Professional ratings
Review scores
| Source | Rating |
| AllMusic | Star |
| The Baltimore Sun | (favorable) |
| Calgary Herald | C+ |
| Robert Christgau | A− |
| Entertainment Weekly | (favorable) |
| Los Angeles Times | Star Half star |
| People | (favorable) |
| Select | Star |

==Commercial performance==

Totally Krossed Out was a huge success for the duo, selling over four million copies and reaching No. 1 on the Billboard 200 and the Top R&B/Hip-Hop Albums chart, where it remained for two and six non-consecutive weeks respectively. Four singles were released, including "Jump" and "Warm It Up", both of which reached No. 1 on the Hot Rap Singles, and "I Missed the Bus" and "It's a Shame". The album was certified 4× platinum by the RIAA. Music videos were released for the four singles and for "The Way of Rhyme", even though the song was not released as a single.

== Track listing ==
All songs written and produced by Jermaine Dupri and Joe "The Butcher" Nicolo, except where noted.
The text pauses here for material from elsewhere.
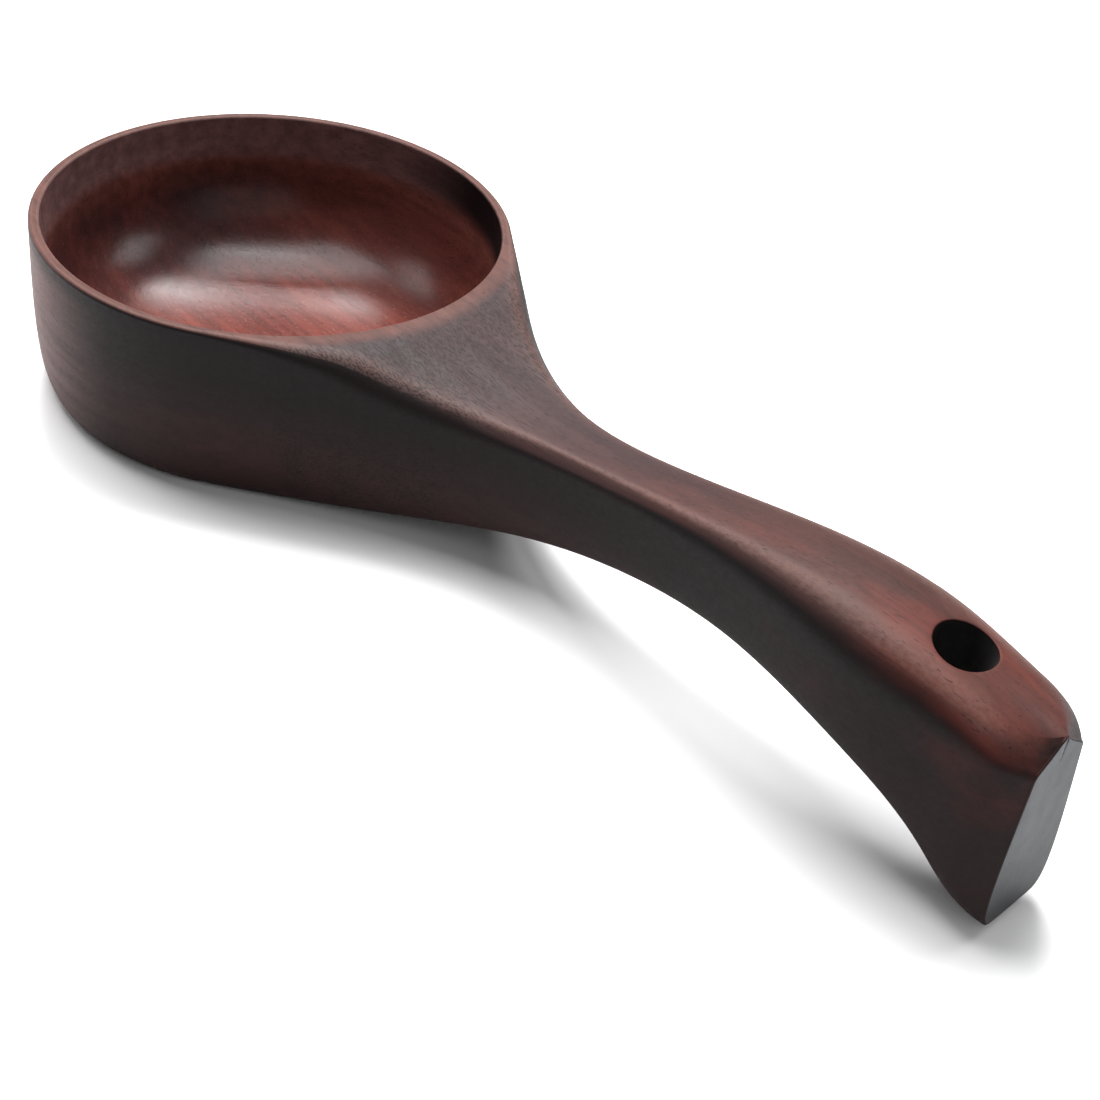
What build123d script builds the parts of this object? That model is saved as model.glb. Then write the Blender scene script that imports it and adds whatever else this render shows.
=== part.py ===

1. "Intro Interview" – 0:51
2. "Jump" (Jermaine Dupri, Joe "The Butcher" Nicolo, The Corporation, Ohio Players, Roy C, Cypress Hill, Lowell Fulson, Jimmy McCracklin, James Brown, Schoolly D, Naughty by Nature, Herb Rooney) – 3:15
3. "Lil' Boys in da Hood" – 3:05
4. "Warm It Up" – 4:08
5. "The Way of Rhyme" – 2:59
6. "Party" (Jermaine Dupri, Joe "The Butcher" Nicolo, George Clinton, Garry Shider, David Spradley) – 4:02
7. "We're in da House" – 0:39
8. "A Real Bad Dream" – 1:58
9. "It's a Shame" – 3:46
10. "Can't Stop the Bum Rush" – 2:57
11. "You Can't Get With This" – 2:24
12. "I Missed the Bus" – 2:59
13. "Outro" – 0:43
14. "Party" (Krossed Mix) – 4:10
15. "Jump" (Extended Mix) – 5:10

== Personnel ==
Credits are adapted from Allmusic.

- Glenn Barratt – editing
- Walt Bass – background vocals
- Stacey Blackmore – background vocals
- Tony Dawsey – mastering
- Curtis Dowd, Jr. – keyboards
- Jermaine Dupri – arranger, background vocals, electric bass, executive producer, producer, programming
- Joe "The Butcher" Nicolo – arranger, engineer, drums, electric bass, percussion, producer, programming
- Seldon "Big Wally" Henderson – keyboards
- John Hodian – engineer
- Frank Hogan – background vocals
- Charlene Holloway – background vocals
- Paula Holloway – background vocals
- Dave Johnson – background vocals
- Kris Kelly – vocals
- Andy Kravitz – percussion

- Kris Kross – vocals
- Lady G. – background vocals
- Manuel Lecuona – background vocals
- Rose Mann – background vocals
- Joe Nicolo – engineer, executive producer, programming
- Phil Nicolo – engineer
- Jim "Jiff" Ninger – background vocals
- Jimmy O'Neil – assistant engineer
- Jim Salamone – drums, keyboards
- Mark Schulz – background vocals
- Terry Shelton – voices
- Silk Tymes Leather – background vocals
- Eddie Weather – background vocals
- X-Man – background vocals

==Charts==

===Weekly charts===

| Chart (1992) | Peak position |
|---|---|
| Australian Albums (ARIA) | 7 |
| Austrian Albums (Ö3 Austria) | 33 |
| Canada Top Albums/CDs (RPM) | 2 |
| Dutch Albums (Album Top 100) | 28 |
| German Albums (Offizielle Top 100) | 14 |
| New Zealand Albums (RMNZ) | 23 |
| Swedish Albums (Sverigetopplistan) | 30 |
| Swiss Albums (Schweizer Hitparade) | 16 |
| UK Albums (OCC) | 31 |
| US Billboard 200 | 1 |
| US Top R&B/Hip-Hop Albums (Billboard) | 1 |

===Year-end charts===

| Chart (1992) | Position |
|---|---|
| Canada Top Albums/CDs (RPM) | 13 |
| German Albums (Offizielle Top 100) | 66 |
| US Billboard 200 | 10 |
| US Top R&B/Hip-Hop Albums (Billboard) | 9 |

===Decade-end charts===

| Chart (1990–1999) | Position |
|---|---|
| U.S. Billboard 200 | 90 |

==Certifications==

| Region | Certification | Certified units/sales |
| Australia (ARIA) | Gold | 35,000^{^} |
| Canada (Music Canada) | 3× Platinum | 300,000^{^} |
| United States (RIAA) | 4× Platinum | 4,000,000^{^} |
^{^} Shipments figures based on certification alone.